Yeah, I was somewhat confused when I posted, and thought perhaps I heard the name "Camus" in some other video, but I usually don't check out all the names that's being mentioned in anime.
Is Kirkegaard known outside scandinavia?
One of the Key staffers, Yuuto Tonokawa, is apparently into Kierkegaard.
Absolutely. He uncommonly read, but definitely known about in educated circles
Unlike the metaphor in Sky Crawlers, Little Busters is obviously intended for an audience who primarily doesn't know anything about Kierkegaard and doesn't make it bother to make references to his works overt. The person you were initially replying to may not be too bright, but I'd never tell someone to not read Little Busters just because they wouldn't understand the parallel.
That's where Sky Crawlers and Little Busters really differ.

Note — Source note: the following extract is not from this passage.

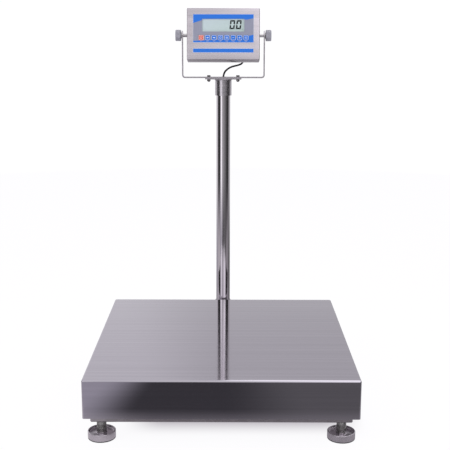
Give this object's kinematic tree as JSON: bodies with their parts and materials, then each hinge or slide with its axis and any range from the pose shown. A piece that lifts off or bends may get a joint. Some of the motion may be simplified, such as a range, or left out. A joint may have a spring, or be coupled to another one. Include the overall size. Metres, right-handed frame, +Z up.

It's very easy to just see Sky Crawlers as a pointless and boring movie without being knowledgeable and thoughtful.
>It's very easy to just see Sky Crawlers as a pointless and boring movie
That's Oshii's fault for trying to turn a philosophical concept into a story, instead of just writing a good story with a philosophical "Easter egg" or two in it.
You seem to be under the impression that Oshii makes movies for anyone else other than Oshii.
Right. I don't think Sky Crawlers is exactly a bad movie, but it's intended for a very specific type of person, and if even if the viewer understood everything it was trying to do, he might not think it is good movie.
Little Busters on the other hand is intended for a broader group of people and it first and foremost a compelling story with philosophical leanings as a secondary aspect of it.